Extract, unchanged, every line from the top of the material below through the line with "corner_lug = 3; // [2.5:0.1:3.5]", and no more.

§ **Modeling code records**:
┏━━

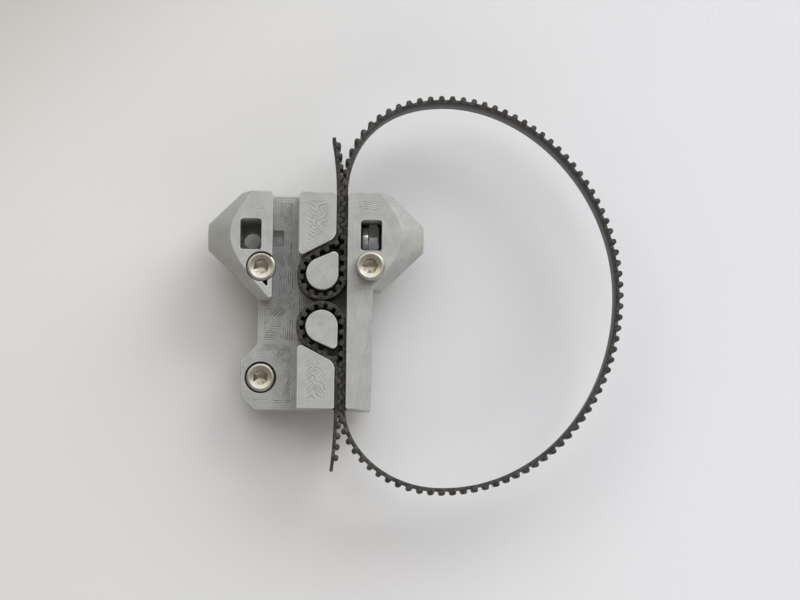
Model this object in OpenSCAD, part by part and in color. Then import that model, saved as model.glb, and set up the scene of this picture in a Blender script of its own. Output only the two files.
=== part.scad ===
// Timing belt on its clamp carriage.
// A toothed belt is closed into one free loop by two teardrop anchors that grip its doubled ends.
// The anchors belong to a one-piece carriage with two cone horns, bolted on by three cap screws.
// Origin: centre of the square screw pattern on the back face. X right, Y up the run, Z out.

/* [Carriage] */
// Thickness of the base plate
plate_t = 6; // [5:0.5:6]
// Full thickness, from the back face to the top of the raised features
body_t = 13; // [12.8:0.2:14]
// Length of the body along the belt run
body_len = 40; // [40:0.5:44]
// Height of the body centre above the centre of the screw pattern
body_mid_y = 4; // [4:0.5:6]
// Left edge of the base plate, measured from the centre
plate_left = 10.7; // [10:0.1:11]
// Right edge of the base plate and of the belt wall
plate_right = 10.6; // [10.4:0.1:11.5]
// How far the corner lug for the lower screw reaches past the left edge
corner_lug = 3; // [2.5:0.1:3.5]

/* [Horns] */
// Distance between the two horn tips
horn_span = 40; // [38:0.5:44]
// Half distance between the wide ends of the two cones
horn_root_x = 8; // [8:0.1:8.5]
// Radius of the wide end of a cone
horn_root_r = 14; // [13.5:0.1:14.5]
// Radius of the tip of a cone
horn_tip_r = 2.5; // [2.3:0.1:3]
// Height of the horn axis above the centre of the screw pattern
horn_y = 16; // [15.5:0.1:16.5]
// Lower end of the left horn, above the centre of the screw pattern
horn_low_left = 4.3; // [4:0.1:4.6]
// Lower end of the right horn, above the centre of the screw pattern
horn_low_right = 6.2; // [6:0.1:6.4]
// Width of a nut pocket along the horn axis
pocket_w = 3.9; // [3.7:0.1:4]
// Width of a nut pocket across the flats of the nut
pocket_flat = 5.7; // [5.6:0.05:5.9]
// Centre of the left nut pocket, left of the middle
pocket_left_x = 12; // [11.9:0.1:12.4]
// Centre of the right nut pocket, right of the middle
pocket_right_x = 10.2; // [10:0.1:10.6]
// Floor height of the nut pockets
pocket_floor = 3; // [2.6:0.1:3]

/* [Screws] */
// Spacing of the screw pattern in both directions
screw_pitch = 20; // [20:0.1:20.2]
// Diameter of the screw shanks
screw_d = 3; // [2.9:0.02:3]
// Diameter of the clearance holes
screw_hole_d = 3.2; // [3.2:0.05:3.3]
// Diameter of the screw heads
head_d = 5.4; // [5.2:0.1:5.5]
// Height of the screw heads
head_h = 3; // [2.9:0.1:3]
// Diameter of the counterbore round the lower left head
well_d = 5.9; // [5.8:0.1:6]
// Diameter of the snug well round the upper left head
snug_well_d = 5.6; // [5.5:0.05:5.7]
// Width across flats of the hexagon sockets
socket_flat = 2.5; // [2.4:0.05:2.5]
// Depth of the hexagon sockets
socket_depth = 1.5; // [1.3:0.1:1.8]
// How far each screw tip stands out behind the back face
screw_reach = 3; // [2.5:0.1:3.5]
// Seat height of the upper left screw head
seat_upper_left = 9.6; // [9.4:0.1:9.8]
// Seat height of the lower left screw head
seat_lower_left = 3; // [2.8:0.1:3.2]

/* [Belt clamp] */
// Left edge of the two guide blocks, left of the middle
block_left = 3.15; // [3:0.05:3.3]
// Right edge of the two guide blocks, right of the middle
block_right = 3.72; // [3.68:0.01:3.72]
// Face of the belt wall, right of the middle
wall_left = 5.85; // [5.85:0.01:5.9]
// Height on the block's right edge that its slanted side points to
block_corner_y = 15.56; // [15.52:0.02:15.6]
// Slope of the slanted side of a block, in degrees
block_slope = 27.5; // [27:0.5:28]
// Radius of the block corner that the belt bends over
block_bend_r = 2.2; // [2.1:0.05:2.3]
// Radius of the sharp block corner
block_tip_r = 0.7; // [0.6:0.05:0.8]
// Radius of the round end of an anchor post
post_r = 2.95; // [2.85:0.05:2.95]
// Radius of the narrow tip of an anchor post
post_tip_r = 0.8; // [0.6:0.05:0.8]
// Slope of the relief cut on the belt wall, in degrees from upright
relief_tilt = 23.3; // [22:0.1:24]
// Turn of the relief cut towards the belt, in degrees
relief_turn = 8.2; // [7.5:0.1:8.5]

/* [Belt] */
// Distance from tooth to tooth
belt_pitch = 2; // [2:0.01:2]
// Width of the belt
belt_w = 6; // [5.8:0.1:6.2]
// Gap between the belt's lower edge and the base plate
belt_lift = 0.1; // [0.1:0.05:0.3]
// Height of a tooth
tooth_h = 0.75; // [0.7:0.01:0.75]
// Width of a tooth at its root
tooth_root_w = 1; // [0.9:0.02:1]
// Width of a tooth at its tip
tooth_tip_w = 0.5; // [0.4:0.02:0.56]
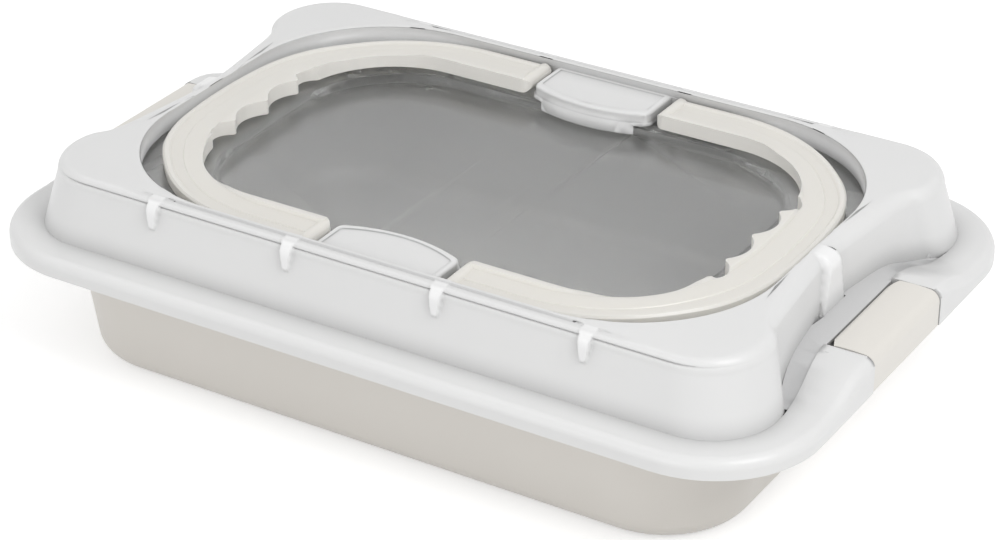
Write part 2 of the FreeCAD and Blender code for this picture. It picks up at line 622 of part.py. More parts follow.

┗━━

§ **Written solution**:
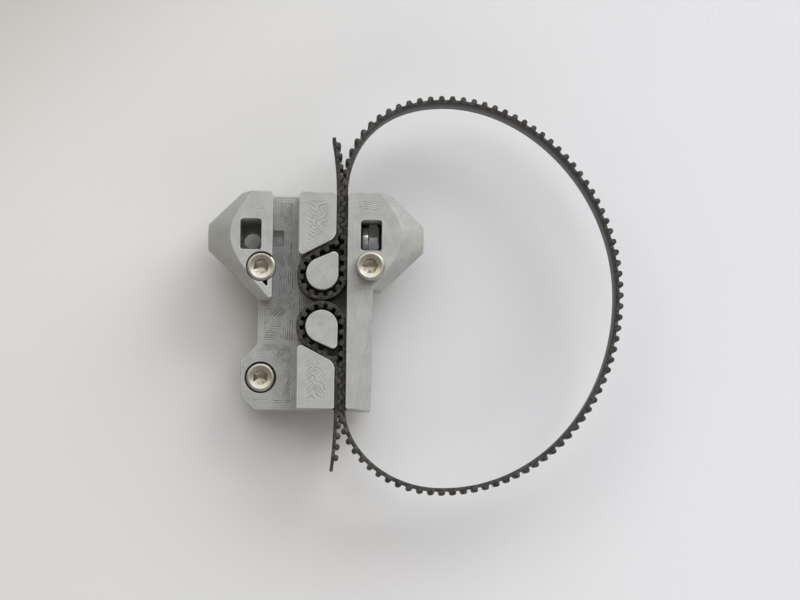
Model this object in OpenSCAD, part by part and in color. Then import that model, saved as model.glb, and set up the scene of this picture in a Blender script of its own. Output only the two files.
=== part.scad ===
// Timing belt on its clamp carriage.
// A toothed belt is closed into one free loop by two teardrop anchors that grip its doubled ends.
// The anchors belong to a one-piece carriage with two cone horns, bolted on by three cap screws.
// Origin: centre of the square screw pattern on the back face. X right, Y up the run, Z out.

/* [Carriage] */
// Thickness of the base plate
plate_t = 6; // [5:0.5:6]
// Full thickness, from the back face to the top of the raised features
body_t = 13; // [12.8:0.2:14]
// Length of the body along the belt run
body_len = 40; // [40:0.5:44]
// Height of the body centre above the centre of the screw pattern
body_mid_y = 4; // [4:0.5:6]
// Left edge of the base plate, measured from the centre
plate_left = 10.7; // [10:0.1:11]
// Right edge of the base plate and of the belt wall
plate_right = 10.6; // [10.4:0.1:11.5]
// How far the corner lug for the lower screw reaches past the left edge
corner_lug = 3; // [2.5:0.1:3.5]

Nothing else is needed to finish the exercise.